> **Stated task**: Copy out every record precisely.

> **Data lines**:
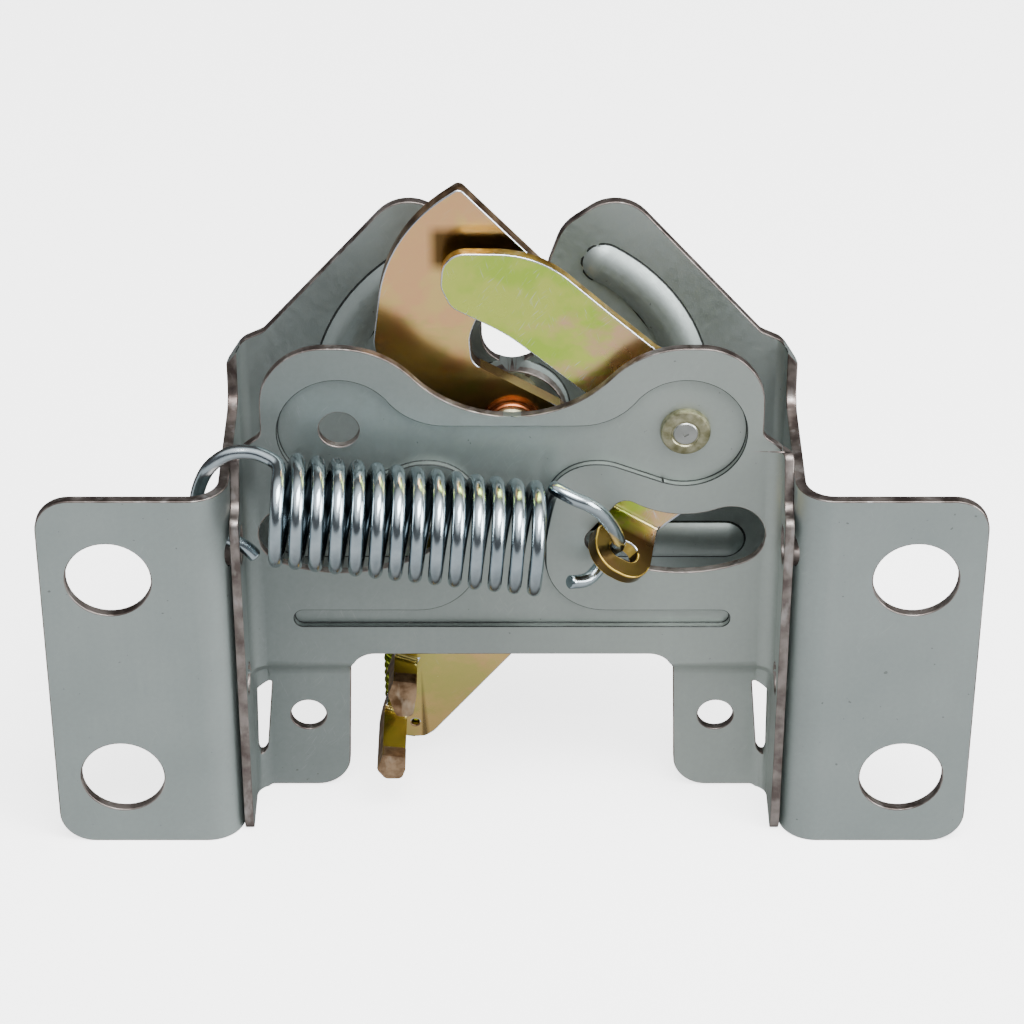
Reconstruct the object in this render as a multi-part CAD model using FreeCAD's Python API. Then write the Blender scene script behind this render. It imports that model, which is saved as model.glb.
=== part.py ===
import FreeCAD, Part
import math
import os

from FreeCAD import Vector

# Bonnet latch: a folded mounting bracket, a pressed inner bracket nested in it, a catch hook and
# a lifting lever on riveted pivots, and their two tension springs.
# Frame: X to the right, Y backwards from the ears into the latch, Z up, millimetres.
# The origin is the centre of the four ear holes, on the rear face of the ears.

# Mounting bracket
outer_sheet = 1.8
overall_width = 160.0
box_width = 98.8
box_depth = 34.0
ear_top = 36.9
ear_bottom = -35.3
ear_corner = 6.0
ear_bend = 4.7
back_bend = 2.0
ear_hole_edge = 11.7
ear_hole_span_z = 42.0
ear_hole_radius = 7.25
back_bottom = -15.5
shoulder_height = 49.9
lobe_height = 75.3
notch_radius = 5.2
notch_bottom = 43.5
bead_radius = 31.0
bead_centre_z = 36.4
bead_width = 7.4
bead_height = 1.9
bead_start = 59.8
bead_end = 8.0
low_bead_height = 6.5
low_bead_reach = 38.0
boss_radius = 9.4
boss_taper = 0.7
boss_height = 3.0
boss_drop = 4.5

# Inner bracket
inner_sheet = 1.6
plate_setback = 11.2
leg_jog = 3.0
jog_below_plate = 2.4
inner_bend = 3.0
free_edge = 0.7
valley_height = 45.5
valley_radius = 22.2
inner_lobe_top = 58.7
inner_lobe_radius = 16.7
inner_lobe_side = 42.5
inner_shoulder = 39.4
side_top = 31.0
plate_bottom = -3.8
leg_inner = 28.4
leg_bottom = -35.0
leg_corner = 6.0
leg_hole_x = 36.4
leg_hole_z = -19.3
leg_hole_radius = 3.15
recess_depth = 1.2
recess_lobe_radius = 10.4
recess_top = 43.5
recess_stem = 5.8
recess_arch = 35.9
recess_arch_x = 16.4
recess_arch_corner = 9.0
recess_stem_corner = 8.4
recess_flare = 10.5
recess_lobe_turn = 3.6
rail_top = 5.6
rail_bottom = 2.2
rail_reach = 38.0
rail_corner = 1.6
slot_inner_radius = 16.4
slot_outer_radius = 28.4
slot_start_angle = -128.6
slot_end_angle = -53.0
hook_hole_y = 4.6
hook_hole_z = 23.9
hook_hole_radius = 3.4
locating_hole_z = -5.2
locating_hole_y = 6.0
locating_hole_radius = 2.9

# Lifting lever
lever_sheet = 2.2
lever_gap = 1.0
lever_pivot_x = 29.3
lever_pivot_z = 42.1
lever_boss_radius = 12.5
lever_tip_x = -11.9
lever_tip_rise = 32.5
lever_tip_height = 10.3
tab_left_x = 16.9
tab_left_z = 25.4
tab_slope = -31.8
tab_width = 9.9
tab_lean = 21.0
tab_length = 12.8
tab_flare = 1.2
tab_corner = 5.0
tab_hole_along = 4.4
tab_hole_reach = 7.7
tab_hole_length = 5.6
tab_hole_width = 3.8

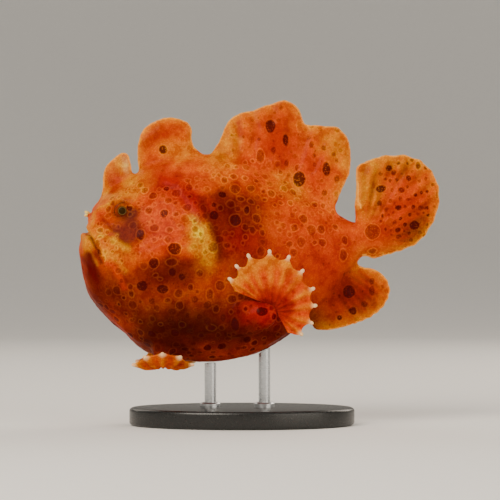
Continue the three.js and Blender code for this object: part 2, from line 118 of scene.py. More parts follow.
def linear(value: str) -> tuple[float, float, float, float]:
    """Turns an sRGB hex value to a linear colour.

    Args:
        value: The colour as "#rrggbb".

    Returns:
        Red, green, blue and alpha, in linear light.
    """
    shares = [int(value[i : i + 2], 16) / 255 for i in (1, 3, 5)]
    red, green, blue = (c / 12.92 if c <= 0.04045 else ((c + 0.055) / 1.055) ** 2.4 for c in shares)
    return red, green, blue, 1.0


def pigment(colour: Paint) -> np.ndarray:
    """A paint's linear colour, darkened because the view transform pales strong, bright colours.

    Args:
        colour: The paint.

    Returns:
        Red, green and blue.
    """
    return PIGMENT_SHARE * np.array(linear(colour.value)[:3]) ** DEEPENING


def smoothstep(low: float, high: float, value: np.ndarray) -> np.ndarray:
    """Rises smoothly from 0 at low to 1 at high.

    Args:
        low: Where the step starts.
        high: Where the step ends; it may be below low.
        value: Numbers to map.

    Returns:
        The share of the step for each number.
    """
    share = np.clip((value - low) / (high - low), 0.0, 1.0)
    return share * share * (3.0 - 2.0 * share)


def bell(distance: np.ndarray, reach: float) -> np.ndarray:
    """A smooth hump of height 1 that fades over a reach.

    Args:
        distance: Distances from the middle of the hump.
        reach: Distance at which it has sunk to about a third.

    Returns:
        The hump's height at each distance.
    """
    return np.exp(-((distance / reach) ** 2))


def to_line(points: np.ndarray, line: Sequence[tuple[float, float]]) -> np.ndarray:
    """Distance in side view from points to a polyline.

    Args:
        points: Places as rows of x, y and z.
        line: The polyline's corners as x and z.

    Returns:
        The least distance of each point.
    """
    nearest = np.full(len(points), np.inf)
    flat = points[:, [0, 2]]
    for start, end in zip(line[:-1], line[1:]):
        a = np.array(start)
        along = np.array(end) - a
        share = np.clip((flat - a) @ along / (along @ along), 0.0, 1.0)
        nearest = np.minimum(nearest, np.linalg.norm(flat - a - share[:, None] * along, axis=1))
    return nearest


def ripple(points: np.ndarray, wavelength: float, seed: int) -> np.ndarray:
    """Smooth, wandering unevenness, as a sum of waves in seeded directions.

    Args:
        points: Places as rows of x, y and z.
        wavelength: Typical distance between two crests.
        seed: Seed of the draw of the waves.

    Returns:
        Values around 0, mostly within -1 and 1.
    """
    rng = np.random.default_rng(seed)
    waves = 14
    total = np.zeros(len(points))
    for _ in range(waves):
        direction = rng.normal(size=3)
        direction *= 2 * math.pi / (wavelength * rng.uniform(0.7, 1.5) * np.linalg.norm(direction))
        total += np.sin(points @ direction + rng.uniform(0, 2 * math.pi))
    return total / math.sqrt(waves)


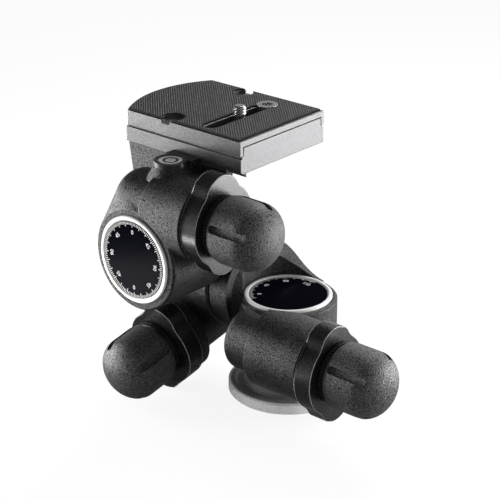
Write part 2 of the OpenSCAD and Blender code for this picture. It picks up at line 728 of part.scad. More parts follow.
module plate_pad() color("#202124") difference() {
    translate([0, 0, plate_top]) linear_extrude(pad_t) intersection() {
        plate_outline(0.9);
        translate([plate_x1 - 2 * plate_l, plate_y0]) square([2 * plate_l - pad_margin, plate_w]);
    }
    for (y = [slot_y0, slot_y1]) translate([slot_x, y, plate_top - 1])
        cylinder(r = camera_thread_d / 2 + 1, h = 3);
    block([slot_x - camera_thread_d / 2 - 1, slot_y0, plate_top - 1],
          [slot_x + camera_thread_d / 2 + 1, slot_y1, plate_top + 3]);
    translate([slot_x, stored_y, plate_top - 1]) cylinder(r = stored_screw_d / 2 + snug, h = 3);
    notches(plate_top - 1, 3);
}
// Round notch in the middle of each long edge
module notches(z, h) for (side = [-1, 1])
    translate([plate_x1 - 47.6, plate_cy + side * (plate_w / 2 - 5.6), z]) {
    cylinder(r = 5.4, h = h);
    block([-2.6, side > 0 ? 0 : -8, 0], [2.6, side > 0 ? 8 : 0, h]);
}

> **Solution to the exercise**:
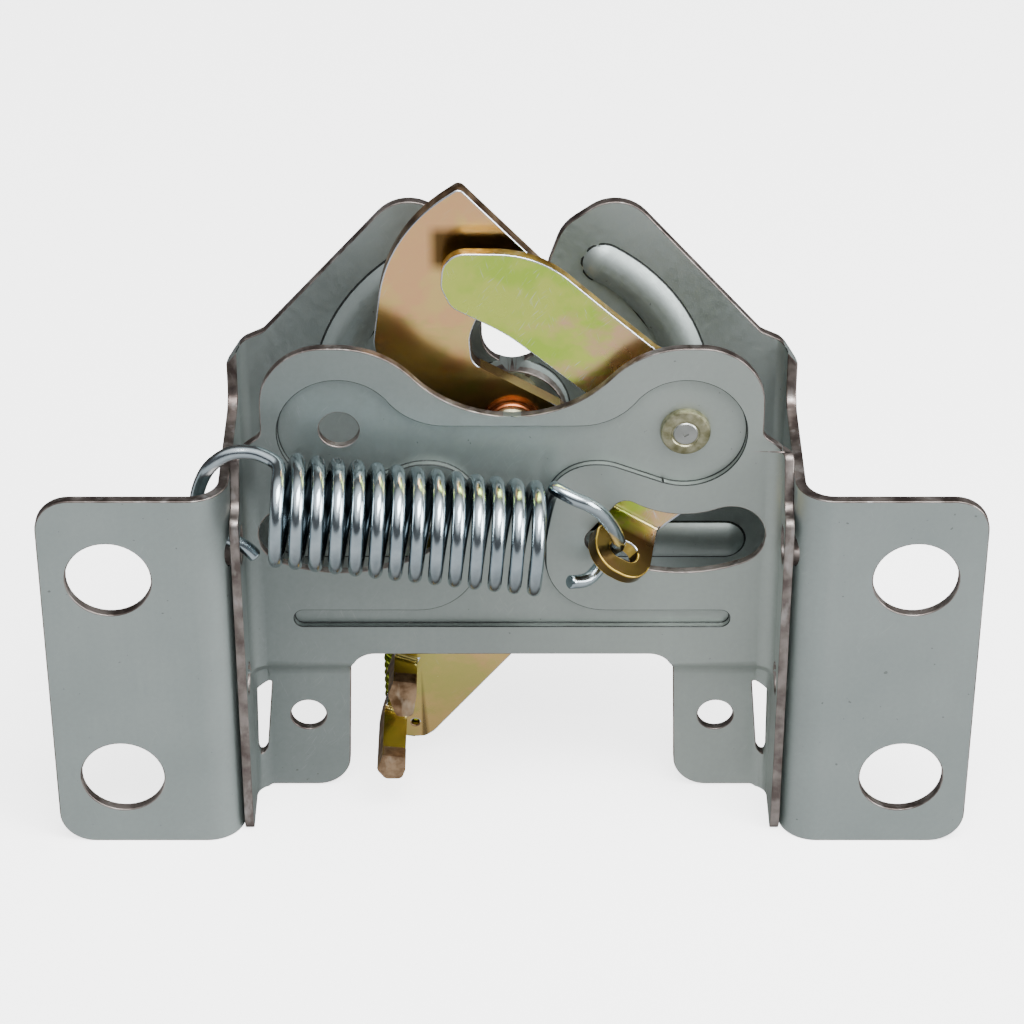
Reconstruct the object in this render as a multi-part CAD model using FreeCAD's Python API. Then write the Blender scene script behind this render. It imports that model, which is saved as model.glb.
=== part.py ===
import FreeCAD, Part
import math
import os

from FreeCAD import Vector

# Bonnet latch: a folded mounting bracket, a pressed inner bracket nested in it, a catch hook and
# a lifting lever on riveted pivots, and their two tension springs.
# Frame: X to the right, Y backwards from the ears into the latch, Z up, millimetres.
# The origin is the centre of the four ear holes, on the rear face of the ears.

# Mounting bracket
outer_sheet = 1.8
overall_width = 160.0
box_width = 98.8
box_depth = 34.0
ear_top = 36.9
ear_bottom = -35.3
ear_corner = 6.0
ear_bend = 4.7
back_bend = 2.0
ear_hole_edge = 11.7
ear_hole_span_z = 42.0
ear_hole_radius = 7.25
back_bottom = -15.5
shoulder_height = 49.9
lobe_height = 75.3
notch_radius = 5.2
notch_bottom = 43.5
bead_radius = 31.0
bead_centre_z = 36.4
bead_width = 7.4
bead_height = 1.9
bead_start = 59.8
bead_end = 8.0
low_bead_height = 6.5
low_bead_reach = 38.0
boss_radius = 9.4
boss_taper = 0.7
boss_height = 3.0
boss_drop = 4.5

# Inner bracket
inner_sheet = 1.6
plate_setback = 11.2
leg_jog = 3.0
jog_below_plate = 2.4
inner_bend = 3.0
free_edge = 0.7
valley_height = 45.5
valley_radius = 22.2
inner_lobe_top = 58.7
inner_lobe_radius = 16.7
inner_lobe_side = 42.5
inner_shoulder = 39.4
side_top = 31.0
plate_bottom = -3.8
leg_inner = 28.4
leg_bottom = -35.0
leg_corner = 6.0
leg_hole_x = 36.4
leg_hole_z = -19.3
leg_hole_radius = 3.15
recess_depth = 1.2
recess_lobe_radius = 10.4
recess_top = 43.5
recess_stem = 5.8
recess_arch = 35.9
recess_arch_x = 16.4
recess_arch_corner = 9.0
recess_stem_corner = 8.4
recess_flare = 10.5
recess_lobe_turn = 3.6
rail_top = 5.6
rail_bottom = 2.2
rail_reach = 38.0
rail_corner = 1.6
slot_inner_radius = 16.4
slot_outer_radius = 28.4
slot_start_angle = -128.6
slot_end_angle = -53.0
hook_hole_y = 4.6
hook_hole_z = 23.9
hook_hole_radius = 3.4
locating_hole_z = -5.2
locating_hole_y = 6.0
locating_hole_radius = 2.9

# Lifting lever
lever_sheet = 2.2
lever_gap = 1.0
lever_pivot_x = 29.3
lever_pivot_z = 42.1
lever_boss_radius = 12.5
lever_tip_x = -11.9
lever_tip_rise = 32.5
lever_tip_height = 10.3
tab_left_x = 16.9
tab_left_z = 25.4
tab_slope = -31.8
tab_width = 9.9
tab_lean = 21.0
tab_length = 12.8
tab_flare = 1.2
tab_corner = 5.0
tab_hole_along = 4.4
tab_hole_reach = 7.7
tab_hole_length = 5.6
tab_hole_width = 3.8

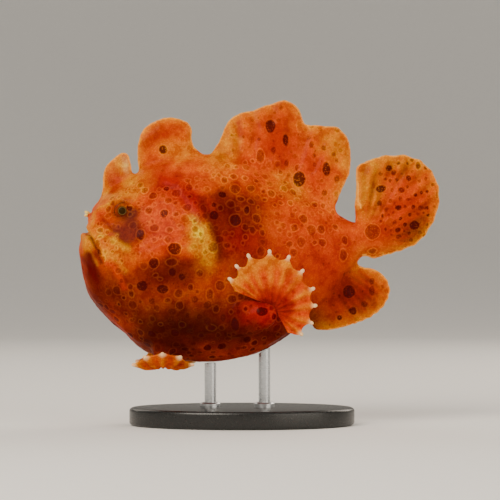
Continue the three.js and Blender code for this object: part 2, from line 118 of scene.py. More parts follow.
def linear(value: str) -> tuple[float, float, float, float]:
    """Turns an sRGB hex value to a linear colour.

    Args:
        value: The colour as "#rrggbb".

    Returns:
        Red, green, blue and alpha, in linear light.
    """
    shares = [int(value[i : i + 2], 16) / 255 for i in (1, 3, 5)]
    red, green, blue = (c / 12.92 if c <= 0.04045 else ((c + 0.055) / 1.055) ** 2.4 for c in shares)
    return red, green, blue, 1.0


def pigment(colour: Paint) -> np.ndarray:
    """A paint's linear colour, darkened because the view transform pales strong, bright colours.

    Args:
        colour: The paint.

    Returns:
        Red, green and blue.
    """
    return PIGMENT_SHARE * np.array(linear(colour.value)[:3]) ** DEEPENING


def smoothstep(low: float, high: float, value: np.ndarray) -> np.ndarray:
    """Rises smoothly from 0 at low to 1 at high.

    Args:
        low: Where the step starts.
        high: Where the step ends; it may be below low.
        value: Numbers to map.

    Returns:
        The share of the step for each number.
    """
    share = np.clip((value - low) / (high - low), 0.0, 1.0)
    return share * share * (3.0 - 2.0 * share)


def bell(distance: np.ndarray, reach: float) -> np.ndarray:
    """A smooth hump of height 1 that fades over a reach.

    Args:
        distance: Distances from the middle of the hump.
        reach: Distance at which it has sunk to about a third.

    Returns:
        The hump's height at each distance.
    """
    return np.exp(-((distance / reach) ** 2))


def to_line(points: np.ndarray, line: Sequence[tuple[float, float]]) -> np.ndarray:
    """Distance in side view from points to a polyline.

    Args:
        points: Places as rows of x, y and z.
        line: The polyline's corners as x and z.

    Returns:
        The least distance of each point.
    """
    nearest = np.full(len(points), np.inf)
    flat = points[:, [0, 2]]
    for start, end in zip(line[:-1], line[1:]):
        a = np.array(start)
        along = np.array(end) - a
        share = np.clip((flat - a) @ along / (along @ along), 0.0, 1.0)
        nearest = np.minimum(nearest, np.linalg.norm(flat - a - share[:, None] * along, axis=1))
    return nearest


def ripple(points: np.ndarray, wavelength: float, seed: int) -> np.ndarray:
    """Smooth, wandering unevenness, as a sum of waves in seeded directions.

    Args:
        points: Places as rows of x, y and z.
        wavelength: Typical distance between two crests.
        seed: Seed of the draw of the waves.

    Returns:
        Values around 0, mostly within -1 and 1.
    """
    rng = np.random.default_rng(seed)
    waves = 14
    total = np.zeros(len(points))
    for _ in range(waves):
        direction = rng.normal(size=3)
        direction *= 2 * math.pi / (wavelength * rng.uniform(0.7, 1.5) * np.linalg.norm(direction))
        total += np.sin(points @ direction + rng.uniform(0, 2 * math.pi))
    return total / math.sqrt(waves)


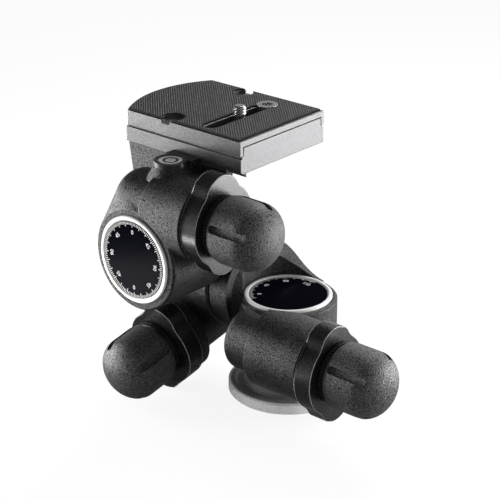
Write part 2 of the OpenSCAD and Blender code for this picture. It picks up at line 728 of part.scad. More parts follow.
module plate_pad() color("#202124") difference() {
    translate([0, 0, plate_top]) linear_extrude(pad_t) intersection() {
        plate_outline(0.9);
        translate([plate_x1 - 2 * plate_l, plate_y0]) square([2 * plate_l - pad_margin, plate_w]);
    }
    for (y = [slot_y0, slot_y1]) translate([slot_x, y, plate_top - 1])
        cylinder(r = camera_thread_d / 2 + 1, h = 3);
    block([slot_x - camera_thread_d / 2 - 1, slot_y0, plate_top - 1],
          [slot_x + camera_thread_d / 2 + 1, slot_y1, plate_top + 3]);
    translate([slot_x, stored_y, plate_top - 1]) cylinder(r = stored_screw_d / 2 + snug, h = 3);
    notches(plate_top - 1, 3);
}
// Round notch in the middle of each long edge
module notches(z, h) for (side = [-1, 1])
    translate([plate_x1 - 47.6, plate_cy + side * (plate_w / 2 - 5.6), z]) {
    cylinder(r = 5.4, h = h);
    block([-2.6, side > 0 ? 0 : -8, 0], [2.6, side > 0 ? 8 : 0, h]);
}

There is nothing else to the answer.